Task statement: Return a copy of each line that holds the string "import".
%%
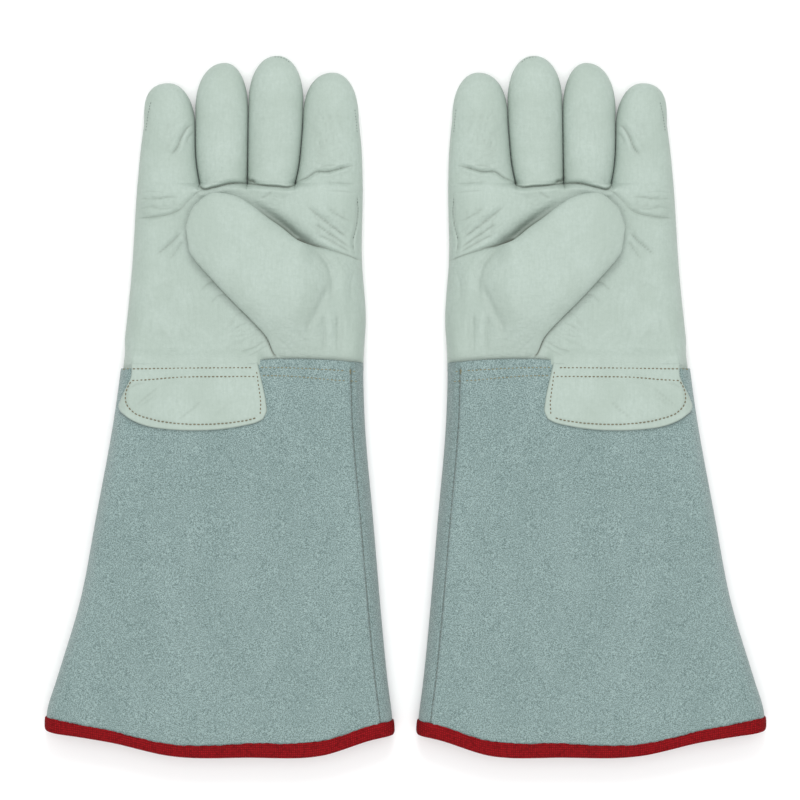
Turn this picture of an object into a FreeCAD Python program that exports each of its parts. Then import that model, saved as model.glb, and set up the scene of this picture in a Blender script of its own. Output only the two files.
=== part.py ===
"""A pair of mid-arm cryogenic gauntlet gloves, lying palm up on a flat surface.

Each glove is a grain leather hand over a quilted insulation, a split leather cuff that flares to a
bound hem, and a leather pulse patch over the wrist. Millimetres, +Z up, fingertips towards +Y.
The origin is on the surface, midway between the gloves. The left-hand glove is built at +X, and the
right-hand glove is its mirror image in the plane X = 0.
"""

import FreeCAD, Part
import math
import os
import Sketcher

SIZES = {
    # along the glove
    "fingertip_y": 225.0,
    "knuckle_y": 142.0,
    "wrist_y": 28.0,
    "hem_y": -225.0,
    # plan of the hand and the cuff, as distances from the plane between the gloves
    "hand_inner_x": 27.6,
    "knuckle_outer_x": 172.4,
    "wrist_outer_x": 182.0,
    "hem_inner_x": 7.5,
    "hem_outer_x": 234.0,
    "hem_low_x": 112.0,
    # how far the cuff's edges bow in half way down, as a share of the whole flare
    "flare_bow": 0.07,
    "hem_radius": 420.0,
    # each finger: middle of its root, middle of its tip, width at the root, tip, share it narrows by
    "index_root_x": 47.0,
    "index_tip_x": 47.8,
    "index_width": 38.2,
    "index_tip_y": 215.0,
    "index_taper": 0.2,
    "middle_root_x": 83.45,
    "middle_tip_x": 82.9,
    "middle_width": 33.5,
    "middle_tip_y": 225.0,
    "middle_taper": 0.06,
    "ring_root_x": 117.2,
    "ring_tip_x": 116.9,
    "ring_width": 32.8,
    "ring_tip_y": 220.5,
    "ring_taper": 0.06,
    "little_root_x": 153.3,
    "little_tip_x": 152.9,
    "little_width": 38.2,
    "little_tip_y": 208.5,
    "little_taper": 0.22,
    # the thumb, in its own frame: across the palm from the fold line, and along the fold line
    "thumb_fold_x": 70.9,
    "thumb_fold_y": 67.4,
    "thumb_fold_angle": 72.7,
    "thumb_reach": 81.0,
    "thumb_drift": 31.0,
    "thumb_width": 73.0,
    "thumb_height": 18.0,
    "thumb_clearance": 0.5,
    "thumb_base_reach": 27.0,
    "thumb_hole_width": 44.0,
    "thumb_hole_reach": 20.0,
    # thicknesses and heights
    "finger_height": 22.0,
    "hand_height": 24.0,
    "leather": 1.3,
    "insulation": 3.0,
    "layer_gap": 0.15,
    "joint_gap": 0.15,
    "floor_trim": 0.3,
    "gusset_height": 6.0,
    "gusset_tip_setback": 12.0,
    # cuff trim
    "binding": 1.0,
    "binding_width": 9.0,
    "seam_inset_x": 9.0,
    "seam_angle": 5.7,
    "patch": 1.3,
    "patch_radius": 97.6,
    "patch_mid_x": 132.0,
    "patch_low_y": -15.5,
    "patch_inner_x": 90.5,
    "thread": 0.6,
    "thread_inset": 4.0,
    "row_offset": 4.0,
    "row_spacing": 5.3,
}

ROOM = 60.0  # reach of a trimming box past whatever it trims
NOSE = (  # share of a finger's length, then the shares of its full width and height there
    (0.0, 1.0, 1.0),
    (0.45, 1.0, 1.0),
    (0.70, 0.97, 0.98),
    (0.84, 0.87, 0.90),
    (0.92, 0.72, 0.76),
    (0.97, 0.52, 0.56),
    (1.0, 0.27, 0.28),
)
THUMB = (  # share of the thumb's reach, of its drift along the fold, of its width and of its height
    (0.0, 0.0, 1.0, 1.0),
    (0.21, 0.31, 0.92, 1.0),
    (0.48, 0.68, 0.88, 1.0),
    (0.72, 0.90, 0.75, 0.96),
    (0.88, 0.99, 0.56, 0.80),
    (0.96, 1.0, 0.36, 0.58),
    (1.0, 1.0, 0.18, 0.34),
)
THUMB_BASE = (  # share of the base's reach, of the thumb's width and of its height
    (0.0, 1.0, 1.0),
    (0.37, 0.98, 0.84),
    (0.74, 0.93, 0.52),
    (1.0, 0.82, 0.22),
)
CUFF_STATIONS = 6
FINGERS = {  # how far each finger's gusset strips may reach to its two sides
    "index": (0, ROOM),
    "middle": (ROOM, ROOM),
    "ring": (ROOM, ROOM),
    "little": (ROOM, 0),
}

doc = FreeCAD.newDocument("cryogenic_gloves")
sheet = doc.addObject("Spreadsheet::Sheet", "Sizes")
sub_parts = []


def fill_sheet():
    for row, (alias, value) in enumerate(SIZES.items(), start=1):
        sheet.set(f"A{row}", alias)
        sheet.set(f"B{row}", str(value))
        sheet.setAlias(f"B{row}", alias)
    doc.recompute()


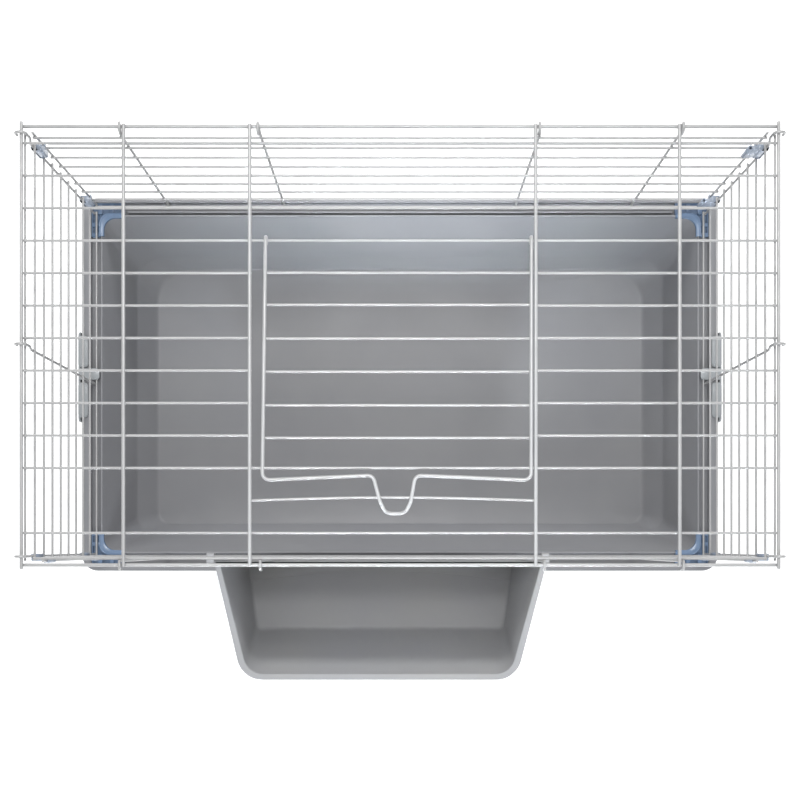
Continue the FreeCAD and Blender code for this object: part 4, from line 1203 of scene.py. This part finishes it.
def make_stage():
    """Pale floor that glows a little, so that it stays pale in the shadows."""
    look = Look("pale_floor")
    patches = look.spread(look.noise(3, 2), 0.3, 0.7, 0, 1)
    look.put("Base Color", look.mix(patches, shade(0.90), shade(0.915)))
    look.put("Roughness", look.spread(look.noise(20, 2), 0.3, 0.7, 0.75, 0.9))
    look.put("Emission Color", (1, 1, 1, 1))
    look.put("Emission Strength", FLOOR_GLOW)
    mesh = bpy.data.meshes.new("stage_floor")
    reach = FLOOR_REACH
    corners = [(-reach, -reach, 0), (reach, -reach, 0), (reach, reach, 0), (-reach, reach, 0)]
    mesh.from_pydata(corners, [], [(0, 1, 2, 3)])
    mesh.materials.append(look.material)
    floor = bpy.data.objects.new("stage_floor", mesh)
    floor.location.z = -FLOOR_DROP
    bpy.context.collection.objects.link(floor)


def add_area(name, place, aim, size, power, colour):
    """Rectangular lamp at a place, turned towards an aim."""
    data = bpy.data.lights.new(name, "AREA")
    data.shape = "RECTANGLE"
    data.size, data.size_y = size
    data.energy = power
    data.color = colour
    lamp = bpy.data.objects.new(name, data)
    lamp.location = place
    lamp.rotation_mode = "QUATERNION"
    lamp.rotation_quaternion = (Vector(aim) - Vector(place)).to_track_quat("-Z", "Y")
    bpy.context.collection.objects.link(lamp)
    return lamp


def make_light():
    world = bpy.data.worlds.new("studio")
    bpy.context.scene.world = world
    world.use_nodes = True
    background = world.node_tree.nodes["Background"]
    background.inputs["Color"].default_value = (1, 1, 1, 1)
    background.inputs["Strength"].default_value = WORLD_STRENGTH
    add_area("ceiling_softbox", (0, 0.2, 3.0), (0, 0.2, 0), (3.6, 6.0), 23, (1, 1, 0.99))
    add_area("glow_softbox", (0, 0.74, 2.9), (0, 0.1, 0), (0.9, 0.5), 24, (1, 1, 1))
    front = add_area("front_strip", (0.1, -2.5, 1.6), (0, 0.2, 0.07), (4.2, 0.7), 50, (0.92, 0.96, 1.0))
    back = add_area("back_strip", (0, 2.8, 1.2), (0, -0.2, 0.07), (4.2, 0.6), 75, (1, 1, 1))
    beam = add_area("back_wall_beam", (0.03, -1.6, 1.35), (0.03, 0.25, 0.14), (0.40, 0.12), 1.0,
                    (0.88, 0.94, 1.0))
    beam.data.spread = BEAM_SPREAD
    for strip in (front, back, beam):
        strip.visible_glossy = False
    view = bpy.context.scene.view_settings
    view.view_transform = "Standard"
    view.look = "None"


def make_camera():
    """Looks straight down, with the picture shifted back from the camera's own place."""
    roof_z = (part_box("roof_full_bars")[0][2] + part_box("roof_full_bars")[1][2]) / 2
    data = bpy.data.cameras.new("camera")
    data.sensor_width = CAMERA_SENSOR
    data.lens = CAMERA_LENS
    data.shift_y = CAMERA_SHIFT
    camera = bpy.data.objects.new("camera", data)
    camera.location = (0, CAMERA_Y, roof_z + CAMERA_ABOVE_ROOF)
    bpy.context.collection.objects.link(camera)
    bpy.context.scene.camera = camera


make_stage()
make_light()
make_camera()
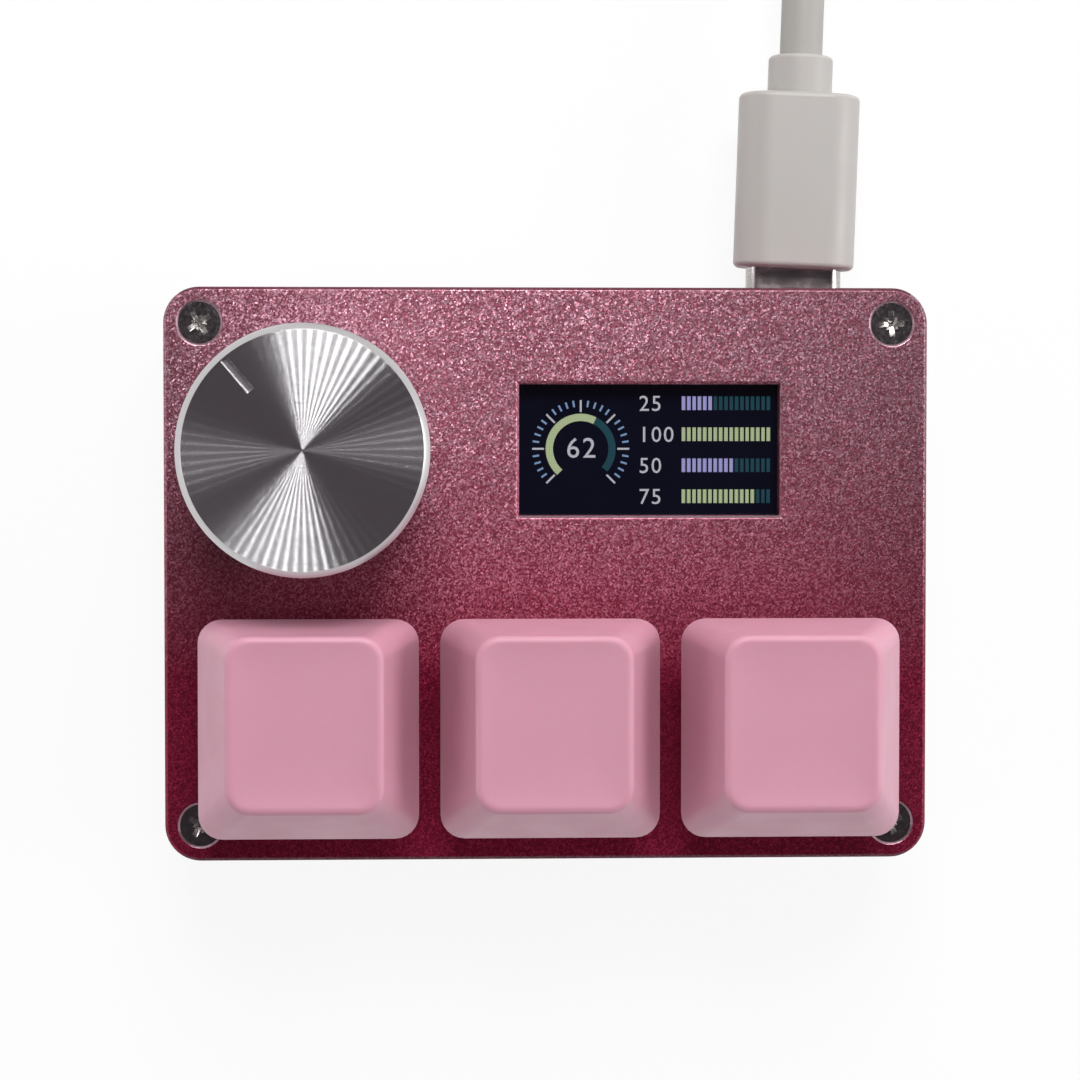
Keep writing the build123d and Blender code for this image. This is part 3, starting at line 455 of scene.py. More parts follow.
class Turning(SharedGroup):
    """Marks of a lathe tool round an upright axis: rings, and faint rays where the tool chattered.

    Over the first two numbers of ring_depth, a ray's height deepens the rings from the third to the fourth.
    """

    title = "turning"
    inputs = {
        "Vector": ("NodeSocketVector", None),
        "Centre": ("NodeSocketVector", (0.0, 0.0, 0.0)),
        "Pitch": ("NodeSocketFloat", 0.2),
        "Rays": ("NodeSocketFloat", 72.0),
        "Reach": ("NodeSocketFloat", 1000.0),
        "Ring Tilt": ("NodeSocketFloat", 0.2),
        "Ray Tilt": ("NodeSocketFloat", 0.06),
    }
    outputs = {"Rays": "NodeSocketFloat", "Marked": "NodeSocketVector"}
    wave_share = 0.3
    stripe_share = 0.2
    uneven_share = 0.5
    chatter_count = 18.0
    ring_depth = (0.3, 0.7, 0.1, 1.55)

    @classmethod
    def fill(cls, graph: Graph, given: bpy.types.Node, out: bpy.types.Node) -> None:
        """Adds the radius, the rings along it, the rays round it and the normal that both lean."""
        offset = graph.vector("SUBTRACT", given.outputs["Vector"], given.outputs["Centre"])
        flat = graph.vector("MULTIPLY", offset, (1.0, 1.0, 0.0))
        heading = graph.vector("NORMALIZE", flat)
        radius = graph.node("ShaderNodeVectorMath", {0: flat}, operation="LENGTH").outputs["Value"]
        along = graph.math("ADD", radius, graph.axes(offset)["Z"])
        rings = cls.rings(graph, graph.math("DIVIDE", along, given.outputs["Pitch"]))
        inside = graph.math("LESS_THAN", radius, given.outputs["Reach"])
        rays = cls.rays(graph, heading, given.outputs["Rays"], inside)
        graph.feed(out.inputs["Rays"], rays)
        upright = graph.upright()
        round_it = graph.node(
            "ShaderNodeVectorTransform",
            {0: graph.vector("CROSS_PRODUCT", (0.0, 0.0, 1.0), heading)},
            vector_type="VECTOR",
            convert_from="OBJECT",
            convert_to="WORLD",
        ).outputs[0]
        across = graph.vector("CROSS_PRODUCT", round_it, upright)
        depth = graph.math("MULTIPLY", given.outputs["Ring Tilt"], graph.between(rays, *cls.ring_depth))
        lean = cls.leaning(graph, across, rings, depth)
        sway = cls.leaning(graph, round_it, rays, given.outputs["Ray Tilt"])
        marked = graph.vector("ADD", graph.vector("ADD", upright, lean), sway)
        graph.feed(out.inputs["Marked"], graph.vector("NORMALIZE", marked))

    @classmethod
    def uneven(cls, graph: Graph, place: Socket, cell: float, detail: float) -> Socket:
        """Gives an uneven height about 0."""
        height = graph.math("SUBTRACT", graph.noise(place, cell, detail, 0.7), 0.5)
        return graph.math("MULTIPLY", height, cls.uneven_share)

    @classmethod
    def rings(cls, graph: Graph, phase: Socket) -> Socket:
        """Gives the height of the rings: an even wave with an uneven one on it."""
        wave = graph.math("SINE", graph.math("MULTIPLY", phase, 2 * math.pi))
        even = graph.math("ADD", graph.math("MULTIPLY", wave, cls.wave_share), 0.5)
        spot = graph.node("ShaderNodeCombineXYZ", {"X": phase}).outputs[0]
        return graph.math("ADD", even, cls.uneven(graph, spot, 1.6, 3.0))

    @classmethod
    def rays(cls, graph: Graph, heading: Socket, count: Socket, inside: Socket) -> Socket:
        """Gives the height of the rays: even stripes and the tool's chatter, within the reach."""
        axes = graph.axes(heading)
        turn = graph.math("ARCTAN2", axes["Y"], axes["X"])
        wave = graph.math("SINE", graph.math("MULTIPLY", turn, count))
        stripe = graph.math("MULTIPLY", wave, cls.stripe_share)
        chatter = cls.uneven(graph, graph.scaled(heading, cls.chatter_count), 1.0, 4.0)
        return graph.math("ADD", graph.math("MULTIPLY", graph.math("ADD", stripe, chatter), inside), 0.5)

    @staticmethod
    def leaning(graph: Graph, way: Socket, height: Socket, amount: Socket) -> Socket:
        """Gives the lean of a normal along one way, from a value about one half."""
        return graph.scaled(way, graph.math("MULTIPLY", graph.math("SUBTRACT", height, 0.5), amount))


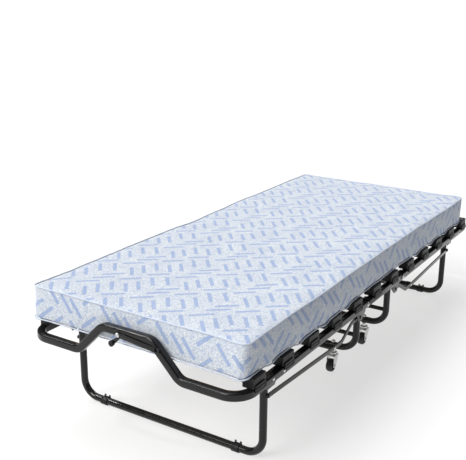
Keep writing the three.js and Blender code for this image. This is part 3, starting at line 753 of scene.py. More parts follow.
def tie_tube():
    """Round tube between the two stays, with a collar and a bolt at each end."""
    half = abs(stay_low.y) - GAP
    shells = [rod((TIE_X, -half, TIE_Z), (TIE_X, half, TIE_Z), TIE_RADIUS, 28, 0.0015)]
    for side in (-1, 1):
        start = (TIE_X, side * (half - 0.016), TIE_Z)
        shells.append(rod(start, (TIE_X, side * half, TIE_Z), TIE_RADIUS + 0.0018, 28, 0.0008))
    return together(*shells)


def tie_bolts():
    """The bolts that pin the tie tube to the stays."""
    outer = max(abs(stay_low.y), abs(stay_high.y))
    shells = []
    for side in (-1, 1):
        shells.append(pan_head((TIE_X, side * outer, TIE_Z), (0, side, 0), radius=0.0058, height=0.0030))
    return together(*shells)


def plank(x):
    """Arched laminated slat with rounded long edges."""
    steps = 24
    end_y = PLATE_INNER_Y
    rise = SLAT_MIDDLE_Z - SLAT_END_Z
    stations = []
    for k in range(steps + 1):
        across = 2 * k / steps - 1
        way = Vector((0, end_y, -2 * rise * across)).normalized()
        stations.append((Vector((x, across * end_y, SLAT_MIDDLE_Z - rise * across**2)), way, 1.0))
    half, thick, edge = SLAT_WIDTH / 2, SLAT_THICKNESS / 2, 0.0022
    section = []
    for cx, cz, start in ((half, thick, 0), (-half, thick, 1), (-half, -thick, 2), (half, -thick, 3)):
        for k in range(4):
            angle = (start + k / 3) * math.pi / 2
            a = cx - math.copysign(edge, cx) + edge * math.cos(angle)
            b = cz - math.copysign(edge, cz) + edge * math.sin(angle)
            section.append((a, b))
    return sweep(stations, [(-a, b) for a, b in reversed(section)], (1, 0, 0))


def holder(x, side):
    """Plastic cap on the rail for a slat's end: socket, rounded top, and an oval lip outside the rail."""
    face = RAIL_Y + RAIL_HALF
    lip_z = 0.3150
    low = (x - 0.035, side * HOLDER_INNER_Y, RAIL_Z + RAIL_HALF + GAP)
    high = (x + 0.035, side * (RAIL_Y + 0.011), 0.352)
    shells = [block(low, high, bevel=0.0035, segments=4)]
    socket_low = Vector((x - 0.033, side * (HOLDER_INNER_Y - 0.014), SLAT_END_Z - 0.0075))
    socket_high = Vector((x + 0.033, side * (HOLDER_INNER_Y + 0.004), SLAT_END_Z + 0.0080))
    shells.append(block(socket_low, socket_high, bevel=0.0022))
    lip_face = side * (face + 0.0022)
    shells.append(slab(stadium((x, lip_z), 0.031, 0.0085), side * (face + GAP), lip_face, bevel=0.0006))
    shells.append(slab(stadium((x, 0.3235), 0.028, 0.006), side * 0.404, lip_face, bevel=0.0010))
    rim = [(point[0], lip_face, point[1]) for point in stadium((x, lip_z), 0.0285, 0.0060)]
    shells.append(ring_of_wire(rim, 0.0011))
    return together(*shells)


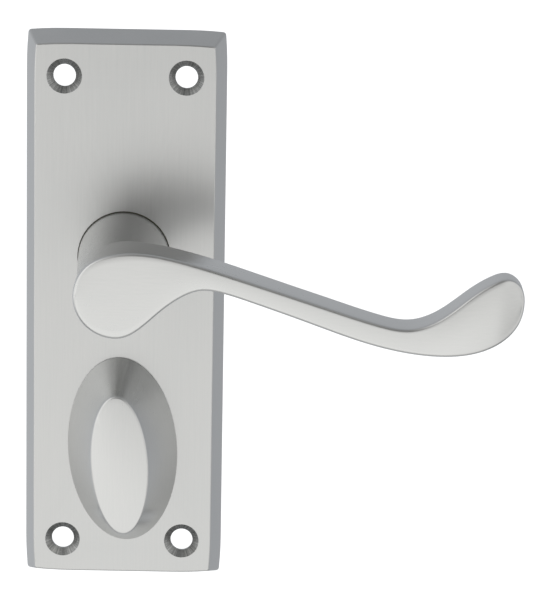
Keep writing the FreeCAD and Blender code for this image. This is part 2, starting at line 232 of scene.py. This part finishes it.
%%
Written response:
Turn this picture of an object into a FreeCAD Python program that exports each of its parts. Then import that model, saved as model.glb, and set up the scene of this picture in a Blender script of its own. Output only the two files.
import FreeCAD, Part
import math
import os
import Sketcher